_Given instruction_.
Reproduce, please, only the lines from the first line below to the line containing "the back panel.", inclusive.

_Recorded information_.
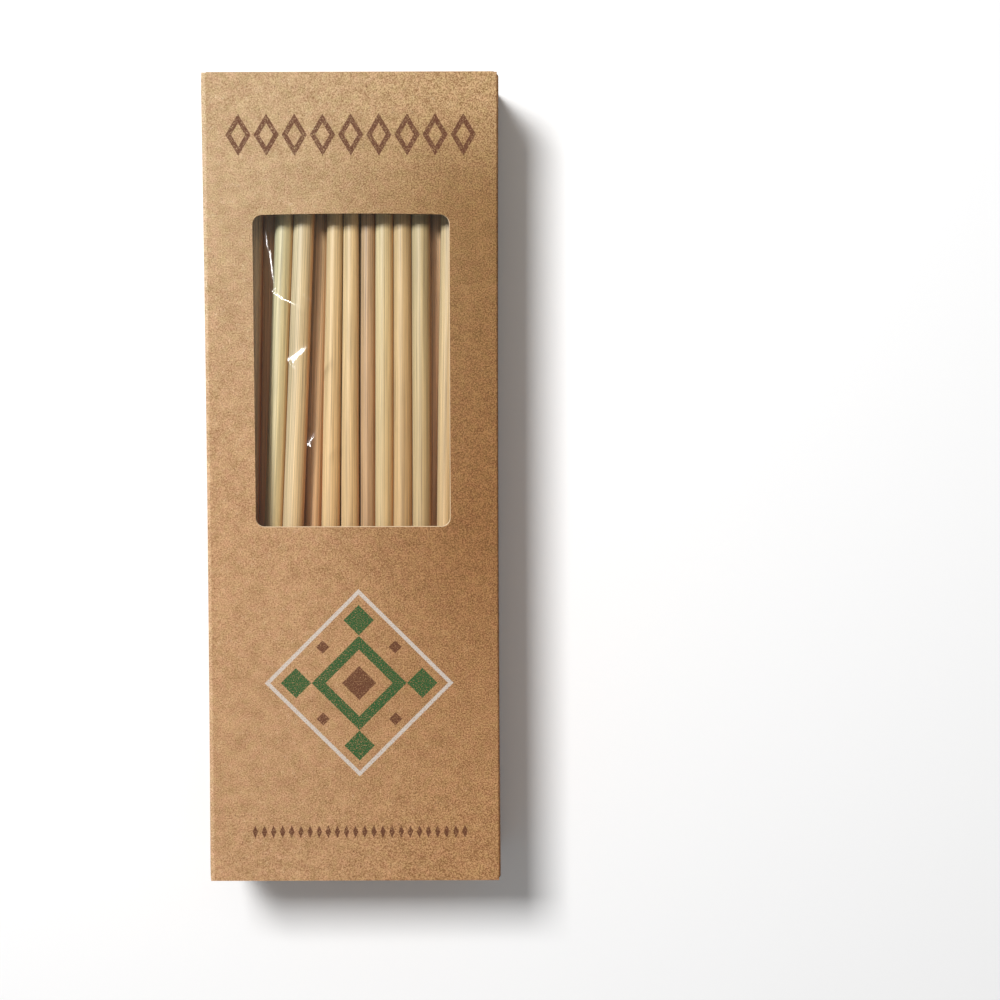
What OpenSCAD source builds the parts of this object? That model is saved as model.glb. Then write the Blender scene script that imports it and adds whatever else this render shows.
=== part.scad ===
// A windowed folding carton filled with a hundred natural drinking straws.
// It lies on its back panel: X runs across the carton, Y towards its upper end,
// and Z up out of the front panel. The origin is under the middle of the back panel.

/* [Carton] */
// Width of the carton, across its front panel
carton_w = 75; // [75:0.5:90]
// Length of the carton, from end to end
carton_l = 207; // [206.5:0.5:230]
// Depth of the carton, from its back panel to its front panel
carton_d = 38; // [37:0.5:60]
// Thickness of the kraft board
board_t = 0.45; // [0.35:0.05:0.6]
// Outer radius of the folds along the sides
fold_r = 1.1; // [0.9:0.1:1.5]

/* [Window] */
// Width of the window cut in the front panel
window_w = 50; // [30:0.1:56]
// Length of the window
window_l = 79; // [40:0.1:110]
// Distance from the upper end of the carton to the window
window_from_top = 36; // [30:0.5:60]
// Corner radius of the window
window_r = 2.3; // [1:0.1:6]
// Thickness of the clear film behind the window
film_t = 0.15; // [0.1:0.05:0.25]
// Glued margin of the film around the window
film_margin = 7; // [4:0.5:9]

/* [Ends] */
// Length of the tuck flap of each lid
tuck_l = 13; // [10:0.5:14]
// Slant of a tucked flap, which lets it swing out past the front panel
tuck_slant = 12; // [11.5:0.5:14]
// Corner radius of a tuck flap
tuck_corner_r = 7; // [4:0.5:9]
// Reach of each dust flap across the end
dust_reach = 33; // [20:0.5:35]
// Width of the glue flap inside the side seam
glue_flap_w = 13; // [10:0.5:18]
// Depth of the cut at each end of a lid's fold, which locks it on the dust flaps
lock_slit_l = 6; // [3:0.5:9]
// How far the front panel's raw ends stand back from the lids
front_recess = 0.35; // [0.2:0.05:0.6]

/* [Straws] */
// Length of a straw
straw_l = 200; // [190:0.5:201]
// Diameter of a straw in the lower rows
row_straw_d = 4.86; // [4.4:0.02:4.86]
// Wall of a straw
straw_wall = 0.4; // [0.3:0.05:0.6]
// Furthest that a straw has slid along the carton
straw_slide = 1.2; // [0:0.1:1.4]

/* [Hidden] */
$fn = 48;
clear = 0.02;
glue_t = 0.05;
lid_gap = 0.15;
over = 1;

// Places of the board: the seam's inner fold, the ends of the sides and of the flaps
seam_x = carton_w / 2 - board_t - glue_t;
arc_steps = 8;
dust_fold_r = 0.9;
dust_y = carton_l / 2 - board_t - lid_gap;
side_end_y = dust_y - dust_fold_r;
end_inset = 0.5;
seam_edge_z = 0.1;
front_z = carton_d - board_t;
hinge_y = carton_l / 2 - board_t / 2;
hinge_z = board_t / 2;
crease_r = board_t / 2 - clear;
crease_gap = 0.05;
lid_side_gap = 1.2;
lid_w = carton_w - 2 * lid_side_gap;
lid_top_z = front_z - lid_gap;
lid_fold_r = 0.9;
lock_slit_w = 0.4;
tuck_inset = 0.6;
glue_flap_gap = 1;
glue_flap_taper = 5;
glue_margin = 1;
glue_low_z = 3;
dust_low_z = 1.4;
dust_top_gap = 3;
dust_high_z = front_z - dust_top_gap;
dust_shoulder = 5;
dust_taper = 2.5;
dust_corner_r = 3;
window_y = carton_l / 2 - window_from_top - window_l / 2;

// Rows of equal straws, each nested in the one below, with 15 and 14 straws by turns
row_n = 15;
row_count = 5;
row_seed = 100;
row_pitch = 4.9;
row_rise = sqrt(pow(row_straw_d, 2) - pow(row_pitch / 2, 2)) + clear;
row_mid_x = (seam_x - board_t - (carton_w / 2 - board_t)) / 2;
row_top_z = board_t + row_straw_d + (row_count - 1) * row_rise + clear;

// Second layer: the x of each straw's middle at its upper and lower ends, and its diameter
second_thickest = 4.5;
second_top_z = row_top_z + second_thickest + clear;
second_x_d = [
    [-32.4, -34.7, 4.5], [-24.9, -30, 4.5], [-20.3, -25.4, 4.5], [-15.7, -20.8, 4.4],
    [-7.7, -14.7, 4.5], [-3.1, -8.6, 4.4], [1.5, -3.8, 4.4], [6.1, 1, 4.5],
    [10.7, 5.8, 4.4], [15.3, 10.6, 4.4], [21.7, 19, 4.4], [26.15, 24.2, 4.2],
    [30.4, 29, 4.1], [34.45, 34.2, 3.9]
];

// Top layer: the x of each straw's middle at its ends, then its diameters there
top_x_d = [
    [-33.9, -34.6, 4.3, 4.4], [-28.6, -30.1, 4.2, 4.5], [-16.2, -25.2, 4.6, 4.7],
    [-11.1, -20.1, 5.2, 5.3], [-3.95, -8.3, 3.8, 5.2], [-0.15, -2.35, 3.7, 5.2],
    [4.05, 2.65, 3.6, 3.8], [8.3, 6.95, 4.5, 4.7], [12.85, 11.95, 4.4, 5],
    [17.5, 17.25, 4.75, 4.8], [25.5, 21.95, 4.7, 4.5], [29.95, 27.6, 4.1, 4.7],
    [34.2, 33.6, 4.1, 4.5]
];

top_n = len(top_x_d);
second_n = len(second_x_d);

function number(i) = str(i < 10 ? "0" : "", i);
function straw_name(i) = str("straw_", number(i));
function row_name(i) = str("straw_row_", number(i));
function slide(i) = rands(-straw_slide, straw_slide, 1, i)[0];

// Quarter of a bent board, in the quarter of the plane that the two signs name
module bend(r, sx, sy) {
    intersection() {
        difference() {
            circle(r);
            circle(r - board_t);
        }
        translate([sx > 0 ? 0 : -r - over, sy > 0 ? 0 : -r - over])
            square([r + over, r + over]);
    }
}

// The wrap of the carton seen from its end: front, sides, back and the seam's inner fold
module wrap_section() {
    flat_x = carton_w / 2 - fold_r;
    translate([-flat_x, front_z])
        square([2 * flat_x, board_t]);
    translate([-flat_x, carton_d - fold_r])
        bend(fold_r, -1, 1);
    translate([flat_x, carton_d - fold_r])
        bend(fold_r, 1, 1);
    translate([-carton_w / 2, fold_r])
        square([board_t, carton_d - 2 * fold_r]);
    translate([-flat_x, fold_r])
        bend(fold_r, -1, -1);
    translate([-flat_x, 0])
        square([flat_x + seam_x - fold_r, board_t]);
    translate([seam_x - fold_r, fold_r])
        bend(fold_r, 1, -1);
    translate([carton_w / 2 - board_t, seam_edge_z])
        square([board_t, carton_d - fold_r - seam_edge_z]);
}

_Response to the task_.
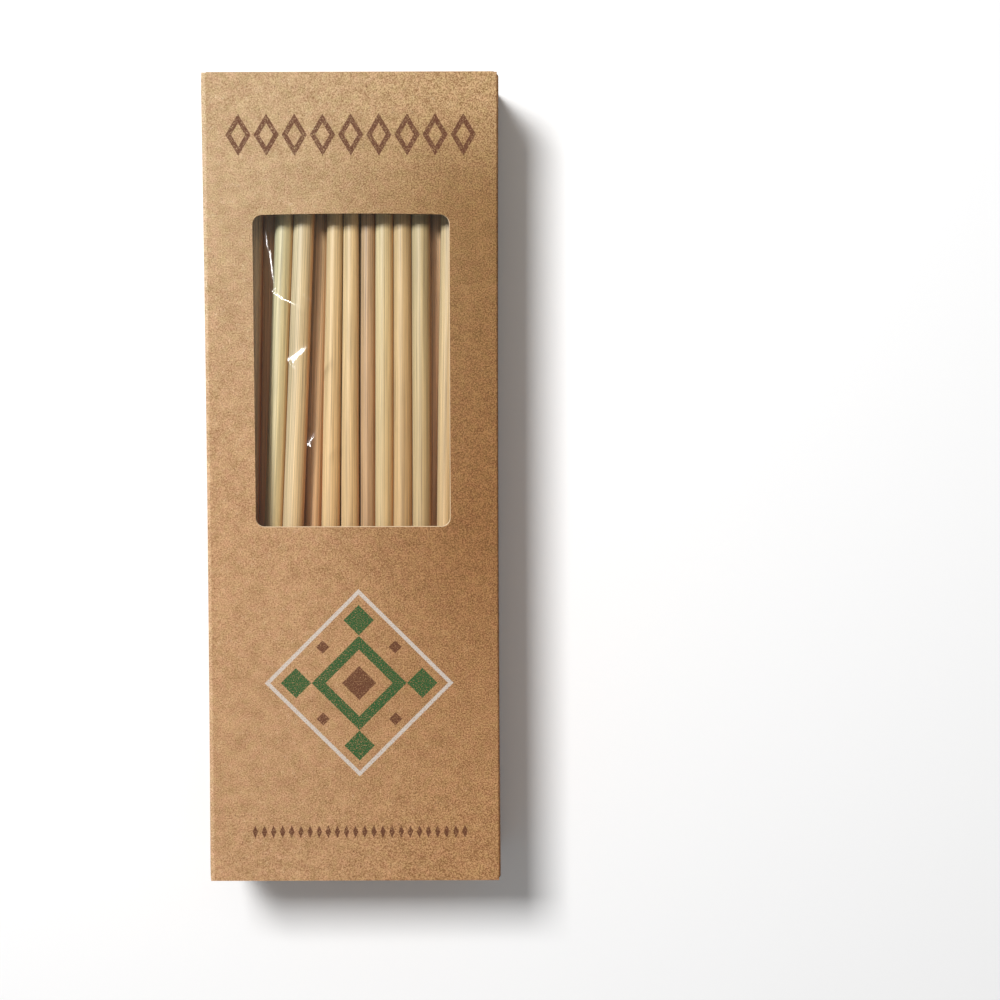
What OpenSCAD source builds the parts of this object? That model is saved as model.glb. Then write the Blender scene script that imports it and adds whatever else this render shows.
=== part.scad ===
// A windowed folding carton filled with a hundred natural drinking straws.
// It lies on its back panel: X runs across the carton, Y towards its upper end,
// and Z up out of the front panel. The origin is under the middle of the back panel.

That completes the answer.